A Strongly Polynomial Label-Correcting Algorithm for Linear Systems with Two Variables per Inequality

We present a strongly polynomial label-correcting algorithm for solving the feasibility of linear systems with two variables per inequality (2VPI). The algorithm is based on the Newton-Dinkelbach method for fractional combinatorial optimization. We extend and strengthen previous work of Madani (2002) that showed a weakly polynomial bound for a variant of the Newton-Dinkelbach method for solving deterministic Markov decision processes (DMDPs), a special class of 2VPI linear programs. For a 2VPI system with $n$ variables and $m$ constraints, our algorithm runs in $O(mn)$ iterations. Every iteration takes $O(m + n\log n)$ time for DMDPs, and $O(mn)$ time for general 2VPI systems.
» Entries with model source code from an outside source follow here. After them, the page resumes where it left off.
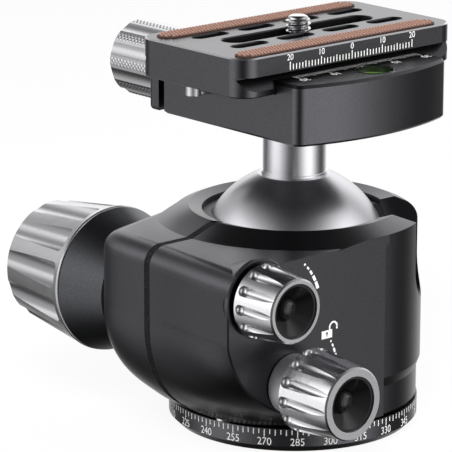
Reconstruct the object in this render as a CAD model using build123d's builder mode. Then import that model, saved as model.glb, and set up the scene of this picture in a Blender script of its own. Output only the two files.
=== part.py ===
from build123d import *
from math import *
import os

# Tripod ball head, mm. Z up, origin in the middle of the base's underside.
# +X along the quick-release plate, -Y the side with the two small knobs.
os.makedirs("parts", exist_ok=True)

# --- driving dimensions -------------------------------------------------
ring_r = 31.0            # base dial ring, 62 mm across
ring_h = 6.1
ring_chamfer = 1.7
hub_r = 16.0             # journal the housing turns on
hub_top = 13.0
run_gap = 0.05           # running clearance, radial
floor_z0 = 7.0           # housing underside
floor_z1 = 12.4
thread_38_r = 4.0        # 3/8"-16 hole, drawn as a plain bore at its minor diameter
bush_r = 8.0
ball_z = 40.6            # height of the ball's centre
ball_r = 23.4
ball_gap = 0.06          # ball to liner
liner_t = 2.09
liner_fit = 0.05         # liner to housing
seat_in_r = ball_r + ball_gap
seat_out_r = seat_in_r + liner_t
socket_r = seat_out_r + liner_fit
wall_r = 31.6            # round wall of the housing
skirt_r = 30.7
face_y = -31.6           # flat front face
lug_top_z = 51.6
crest_r, crest_z = 26.1, 54.3
mouth_r, mouth_z = 22.8, 53.4
liner_z0, liner_z1 = 37.6, 52.2
seat_polar = 50.0        # the lower cup reaches this far up from the bottom, degrees
notch_az = -46.0         # the 90 degree drop notch
notch_w = 18.0
slit_w = 2.2
main_x, main_z = -30.0, 33.5      # main clamp screw axis, along Y
collar_y0 = 21.4         # main knob's collar, sunk in the housing's rear
knob_y0, knob_y1 = 33.4, 58.6     # its fluted grip
fric_x, fric_z = -40.0, 44.3      # friction screw axis, along Y
lip_r0 = 9.8             # raised lip round the friction knob
pan_x, pan_z = -30.0, 22.0        # pan lock screw axis, along Y
stem_r = 7.8
stem_z0 = 62.2
clamp_z0, clamp_z1 = 77.2, 91.8
clamp_hx = 24.5
bed_z = 88.6             # floor of the dovetail
plate_l, plate_w = 70.0, 38.0
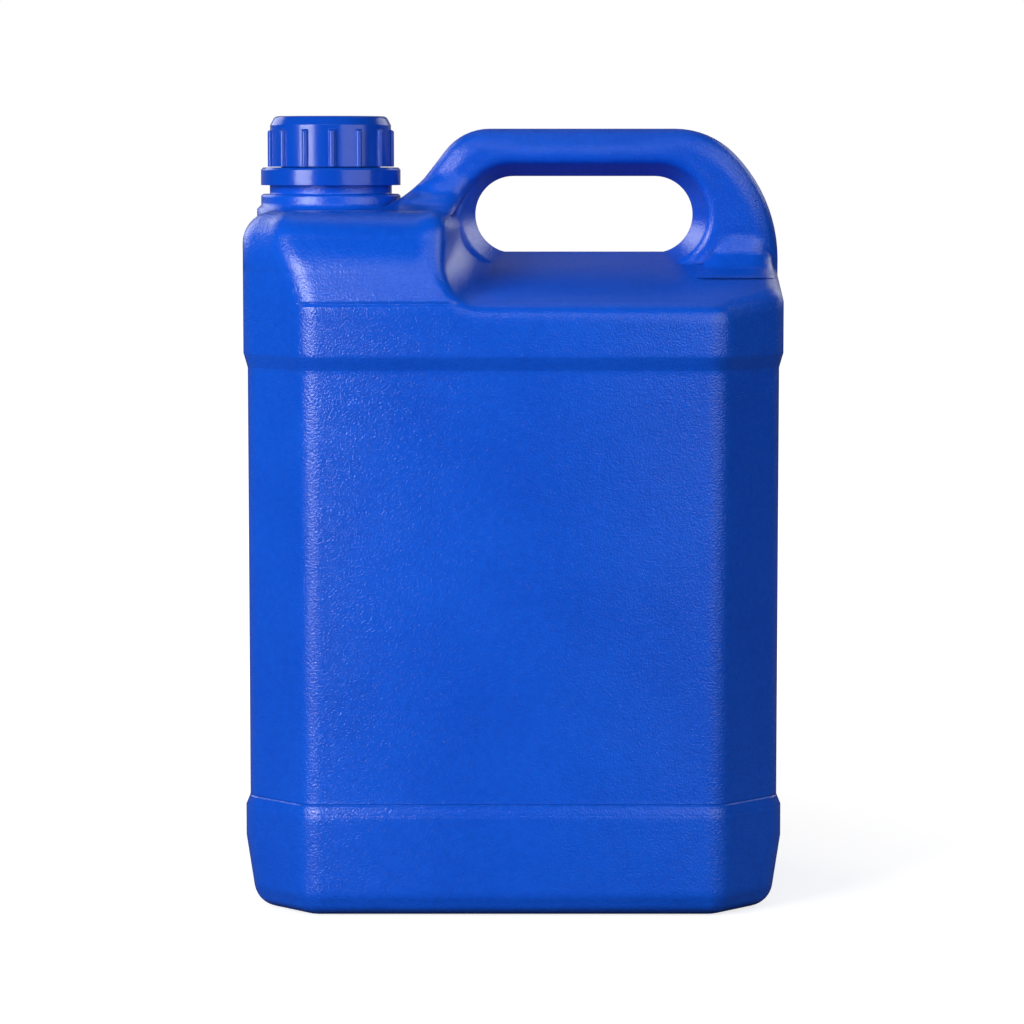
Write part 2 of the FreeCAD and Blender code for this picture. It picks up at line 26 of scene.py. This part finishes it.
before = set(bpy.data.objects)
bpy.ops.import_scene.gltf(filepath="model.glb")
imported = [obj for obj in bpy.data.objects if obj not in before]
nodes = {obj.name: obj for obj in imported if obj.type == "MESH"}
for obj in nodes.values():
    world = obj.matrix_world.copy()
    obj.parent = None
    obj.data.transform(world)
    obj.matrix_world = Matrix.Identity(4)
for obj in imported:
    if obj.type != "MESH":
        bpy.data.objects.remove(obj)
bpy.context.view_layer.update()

The key technical idea is a new analysis of the Newton-Dinkelbach method exploiting gauge symmetries of the algorithm. This also leads to an acceleration of the Newton-Dinkelbach method for general fractional combinatorial optimization problems. For the special case of linear fractional combinatorial optimization, our method converges in $O(m\log m)$ iterations, improving upon the previous best bound of $O(m^2\log m)$ by Wang et al. (2006).